In the aftermath of the verdict, you explained the case to your 11-year-old child and then later as a family you went to a protest in Vancouver. Why was it important for you to have that conversation?

When we think about parenting, we tend to think about needing to provide food and shelter, changing their diapers and taking them to school. You don’t really think about how it’s your responsibility to teach them everything. I don’t want my kid to grow up ignorant and have to learn all the things I’ve learned much later in life. I feel like that’s a responsibility all parents should be taking on, really consciously helping them to grapple with this world and sometimes that means the injustices as well. When Sandra Bland was murdered, I remember reading about it as I was taking him home from a basketball practice and deciding then that we have to have these conversations because I didn’t want him to grow up and be someone who is not consciously aware of how racism shapes the world. I want him to fight against it and the only way to do that is to start by educating him.

Did you have these conversations with your family growing up?

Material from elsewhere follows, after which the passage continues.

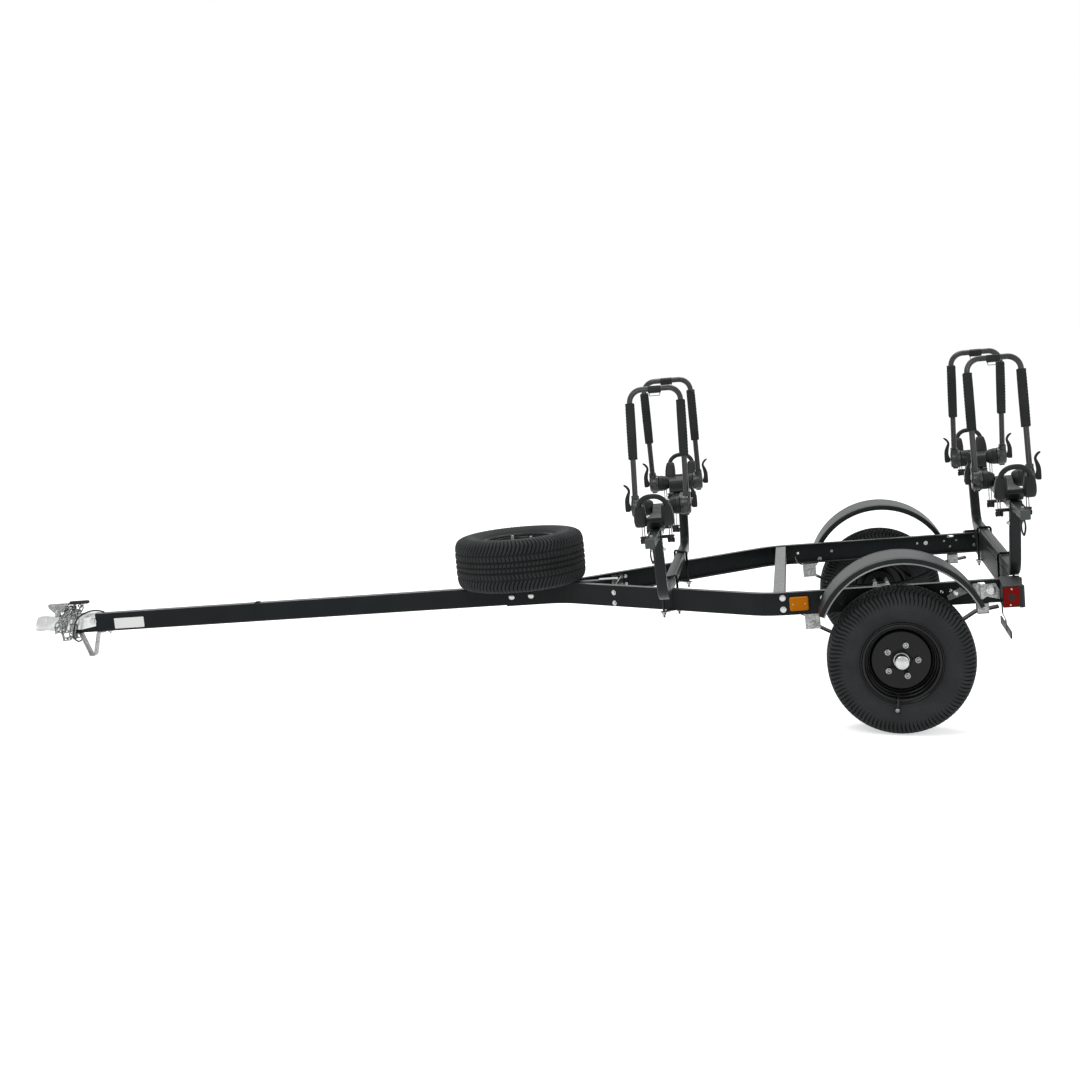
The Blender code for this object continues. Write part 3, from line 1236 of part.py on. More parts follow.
def bar_clamp(name, bar_x, bar_z, side_name, sign):
    """U-bolt over a load bar, slantwise across the rail in front and square at the rear."""
    bm = bmesh.new()
    top = bar_z + BAR_SIZE / 2 + GAP + UROD_R
    if name == "front":
        middle = rail_y(bar_x) - RAIL_FLANGE / 2 * math.hypot(1, RAIL_SLOPE)
        legs = ((bar_x - UBOLT_REACH, sign * (middle + UBOLT_SKEW)), (bar_x + UBOLT_REACH, sign * (middle - UBOLT_SKEW)))
        under = RAIL_BOTTOM - GAP
    else:
        legs = ((bar_x - UBOLT_REACH, sign * REAR_UBOLT_Y), (bar_x + UBOLT_REACH, sign * REAR_UBOLT_Y))
        under = REAR_MEMBER_TOP - REAR_MEMBER_H - GAP
    low = under - STRAP_PLATE_T - 0.020
    (xa, ya), (xb, yb) = legs
    across = Vector((xb - xa, yb - ya, 0)).normalized()
    path = [(xa, ya, low), (xa, ya, top), (xb, yb, top), (xb, yb, low)]
    sweep(bm, rounded(path, UBOLT_BEND_R, 2), ring_section(UROD_R, 6), side=Vector((0, 0, 1)).cross(across))
    middle_point = Vector(((xa + xb) / 2, (ya + yb) / 2, 0))
    reach = Vector((xb - xa, yb - ya, 0)).length / 2 + 0.012
    wide = Vector((0, 0, 1)).cross(across) * 0.013
    outline = []
    for along, out in ((-reach, 1), (reach, 1), (reach, -1), (-reach, -1)):
        point = middle_point + across * along + wide * out
        outline.append((point.x, point.y))
    prism(bm, outline, "Z", under - STRAP_PLATE_T, under)
    for x, y in legs:
        hex_nut(bm, (x, y, under - STRAP_PLATE_T + WELD), (0, 0, -1), 0.017, 0.009)
    make(f"{name}_{side_name}_u_bolt", bm, "zinc", ZINC)


def safety_chain():
    """Chain wound on the coupler, each link turned a quarter from the last and bearing on it."""
    reach = CHAIN_STRAIGHT + 2 * CHAIN_LINK_R * math.cos(math.pi / 6)
    pitch = reach - 2 * CHAIN_WIRE_R * math.cos(math.pi / 4) + CHAIN_BEAR
    fine = [chain_point(k / 4000) for k in range(4001)]
    centres = [fine[0]]
    for point in fine:
        step = point - centres[-1]
        if step.length >= pitch:
            centres.append(centres[-1] + step.normalized() * pitch)
    bm = bmesh.new()
    for i, (here, there) in enumerate(zip(centres, centres[1:])):
        along = (there - here).normalized()
        centre = (here + there) / 2
        outward = Vector((0, centre.y, centre.z - CHAIN_Z)).normalized()
        across = along.cross(outward).normalized()
        outward = across.cross(along).normalized()
        flat = across + outward * (1 if i % 2 else -1)
        chain_link(bm, centre, along, flat.normalized(), CHAIN_STRAIGHT, CHAIN_LINK_R, CHAIN_WIRE_R)
    print("chain links", len(centres) - 1)
    make("safety_chain", bm, "zinc", ZINC)


def build():
    for side_name, sign in (("left", -1), ("right", 1)):
        rail(side_name, sign)
        wheel(side_name, sign)
        fender(side_name, sign)
        lights(side_name, sign)
        leaf_spring(side_name, sign)
        spring_clamp(side_name, sign)
    tongue()
    front_brace()
    cross_members()
    axle()
    spare_wheel()
    for name, bar_x, bar_z in BARS:
        load_bar(name, bar_x, bar_z)
        crossbar(name, bar_x, bar_z)
        for side_name, sign in (("left", -1), ("right", 1)):
            bar_clamp(name, bar_x, bar_z, side_name, sign)
            cradle = name + "_" + side_name
            cradle_base(cradle, sign, bar_x, bar_z + CROSSBAR_RISE)
            cradle_arm(cradle, sign, bar_x, bar_z + CROSSBAR_RISE)
    plate_bracket()
    coupler()
    coupler_lever()
    tongue_stand()
    safety_chain()
    wiring_lead()


def stand_on_ground():
    """Move the chassis so that the ground is Z = 0 and the outline is centred in X and Y."""
    bpy.context.view_layer.update()
    graph = bpy.context.evaluated_depsgraph_get()
    low = Vector((1e9, 1e9, 1e9))
    high = -low
    for obj in bpy.context.scene.objects:
        if obj.type not in {"MESH", "CURVE"} or obj.hide_render or obj.name.startswith("wiring_"):
            continue
        mesh = obj.evaluated_get(graph).to_mesh()
        for vert in mesh.vertices:
            point = obj.matrix_world @ vert.co
            low = Vector(map(min, low, point))
            high = Vector(map(max, high, point))
    chassis.location = (-(low.x + high.x) / 2, -(low.y + high.y) / 2, -low.z)
    bpy.context.view_layer.update()
    print("size", [round(v, 4) for v in high - low], "tilt", round(math.degrees(TILT), 3), "at", [round(v, 4) for v in chassis.location])


build()
stand_on_ground()
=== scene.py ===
"""Kayak trailer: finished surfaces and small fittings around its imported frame.

Shapes are worked out in the chassis frame (X to the rear, Y to the right, Z up, origin at
the middle of the axle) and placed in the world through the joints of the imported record.
"""
import json
import math

import bmesh
import bpy
import numpy as np
from bpy.props import FloatProperty, FloatVectorProperty, IntProperty, PointerProperty
from mathutils import Matrix, Vector


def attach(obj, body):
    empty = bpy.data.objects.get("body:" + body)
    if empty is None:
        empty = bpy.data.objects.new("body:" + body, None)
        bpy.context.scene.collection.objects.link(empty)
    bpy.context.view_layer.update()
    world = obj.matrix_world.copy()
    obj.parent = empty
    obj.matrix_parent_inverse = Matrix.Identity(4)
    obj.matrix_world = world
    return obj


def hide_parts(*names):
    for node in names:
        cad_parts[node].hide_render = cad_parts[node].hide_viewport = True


bl_info = {
    "name": "Kayak trailer",
    "version": (1, 0, 0),
    "blender": (4, 5, 0),
    "location": "View3D > Sidebar > Trailer",
    "description": "Builds the finished pieces of a two-kayak trailer around its frame",
    "category": "Add Mesh",
}

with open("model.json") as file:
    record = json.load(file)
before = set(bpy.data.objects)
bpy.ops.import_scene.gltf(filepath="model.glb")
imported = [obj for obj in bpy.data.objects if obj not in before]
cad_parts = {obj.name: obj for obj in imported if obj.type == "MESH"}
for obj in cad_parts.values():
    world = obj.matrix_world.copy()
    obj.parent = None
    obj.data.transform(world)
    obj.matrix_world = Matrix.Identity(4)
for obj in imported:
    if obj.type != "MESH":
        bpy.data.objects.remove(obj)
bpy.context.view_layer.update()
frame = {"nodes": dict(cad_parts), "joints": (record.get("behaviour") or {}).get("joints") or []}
JOINTS = {joint["name"]: joint for joint in frame["joints"]}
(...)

Not really. I was raised in a family that didn’t talk about the things that were difficult or hurting. We just pushed it aside and pushed through. For the longest time I thought even crying was a sign of weakness, showing any sign of vulnerability was bad, so it took me a long time to come to terms with how that had impacted me. As I got older and worked through a lot of these things, it became more clear to me that vulnerability was not a weakness, it’s a strength. It was a process to get to that point, but I’m trying to stay on track.